About the research team

Dr. Jimin Zhao will be the Principal Investigator on this project. She is a Senior Research Fellow and Director of the China Environment and Energy Programme at the Transport Studies Unit (TSU) and the Environmental Change Institute (ECI). She has wide experience on China’s energy and environmental policy, clean technology development, sustainable transportation and climate change governance. She has worked on China’s alternative vehicle technologies, impacts on air pollution and oil security, and sustainable urban transport systems, collaborating actively with Chinese research institutes and government organizations, such as the Ministry of Science and Technology, Tsinghua University, Tongji University, and China’s Automotive Research and Technology Center. She leads the China low-carbon city project and the urban building energy efficiency project funded by the Foreign Commonwealth Office (FCO).
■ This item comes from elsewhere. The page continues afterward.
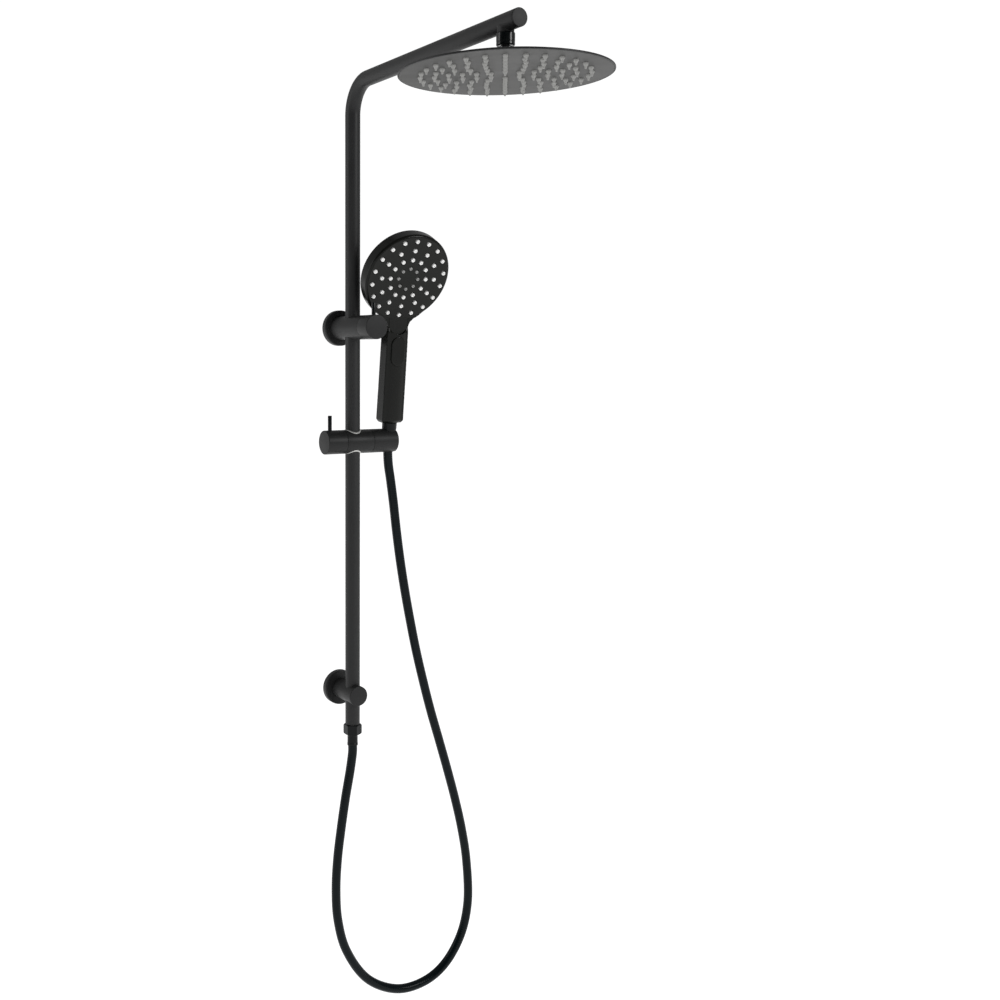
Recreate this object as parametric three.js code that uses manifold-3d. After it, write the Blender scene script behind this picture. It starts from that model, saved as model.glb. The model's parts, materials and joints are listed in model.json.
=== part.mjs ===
// Rainfall shower column: a wall-fed diverter carries a gooseneck riser with a round rain head,
// and a lower rail with a sliding holder, a hand shower and its hose.
// Millimetres, +Z up, front towards -Y. The wall is the plane y = 0, and the origin is the centre
// of the wall inlet on that plane.
import * as THREE from 'three';
import { mergeVertices } from 'three/addons/utils/BufferGeometryUtils.js';
import Module from 'manifold-3d';

const wasm = await Module();
wasm.setup();

// Driving dimensions
const GAP = 0.3; // clearance between pieces that touch
const TUBE_R = 11; // riser and arm tube
const TUBE_WALL = 1.5;
const RISER_OUT = 47; // riser axis to wall
const ARM_Z = 350; // arm axis above the inlet
const BEND_R = 45; // centreline radius of the gooseneck
const ARM_OUT = 457; // arm's tip to wall
const HEAD_OUT = 429; // rain head's centre to wall
const BALL_Z = 327; // centre of the rain head's ball
const FACE_Z = 291; // underside of the rain head
const RAIN_R = 127;
const DIVERTER_R = 17.5;
const DIVERTER_SEAM = 92; // body ends and knob starts, from the wall
const KNOB_OUT = 120; // knob's end to wall
const PIN_R = 3;
const LOWER_Z = -550; // lower bracket's axis
const LOWER_R = 15;
const LOWER_OUT = 66.5; // lower bracket's end to wall
const FLANGE_R = 26.5;
const FLANGE_T = 10;
const BARREL_START = 7.4; // where both barrels start inside their flanges
const SLIDER_Z = -168;
const SLIDER_R = 17.7;
const CLAMP_FROM = -16; // slider's sections along X
const CLAMP_TO = 28;
const LOCK_FROM = -47.6;
const CRADLE_TO = 69.5;
const HOLDER_X = 61; // bore for the hand shower
const HOLDER_TILT = THREE.MathUtils.degToRad(6.5);
const FACE_TILT = THREE.MathUtils.degToRad(21); // hand shower's face against its handle
const HAND_R = 67.5;
const HAND_CENTRE = [0, -29, 242.3]; // face centre in the handle's frame
const HOSE_R = 7;

// Hose route from the lower ferrule to the cone nut: [x, y from the riser's plane, z]
const HOSE_ROUTE = [
  [0, 0, -630.4], [0, 0, -640], [-4, 0, -668], [-12, 0, -710], [-20, 0, -760],
  [-26, 0, -806], [-28.5, 0, -853], [-25.5, 0, -901], [-11, 0, -953], [28, 0, -1009],
  [83, 0, -1037], [133, 0, -1034], [168, 0, -1014], [197, 0, -973], [210, 0, -922],
  [207, 0, -850], [198, 0, -798], [185, 0, -746], [170, 0, -695], [154, 0, -644],
  [138, 0, -594], [124, 0.5, -544], [111.5, 1, -495], [101, 1.5, -447], [91.5, 2, -399],
  [83.5, 2.5, -352], [77, 3, -306], [72, 3.5, -264], [67, 4, -228], [63, 3.5, -205],
  [61, 1.9, -184.4], [61, -1.36, -156.1],
];
const HOSE_UPPER_LENGTH = 110; // last stretch, which bends with the holder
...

Professor David Banister is Director of TSU and Acting Director of ECI. He has an established international reputation in transport research, in particular the contribution that the social sciences can make to the analysis of transport. He has led a series of EU and UK projects on policy scenario building for cities, based around the modified backcasting approach. His expertise on developing sustainable mobility futures will be central to this project, given the clear need of this project to reconcile growth and social objectives with those relating to the environment. He has authored or edited 19 books, published some 250 papers in international refereed journals, and acted on many national and international panels and advisory groups.

Dr. Robin Hickman is an Associate Director and Head of Transport Research at the Halcrow Group (an international transport consultancy) and a Research Fellow at the Transport Studies Unit. He has developed and applied the VIBAT methodologies in a series of international studies (in the UK for the DfT; in London, Delhi, Victoria and Oxford). These will be adapted for use in China in this project.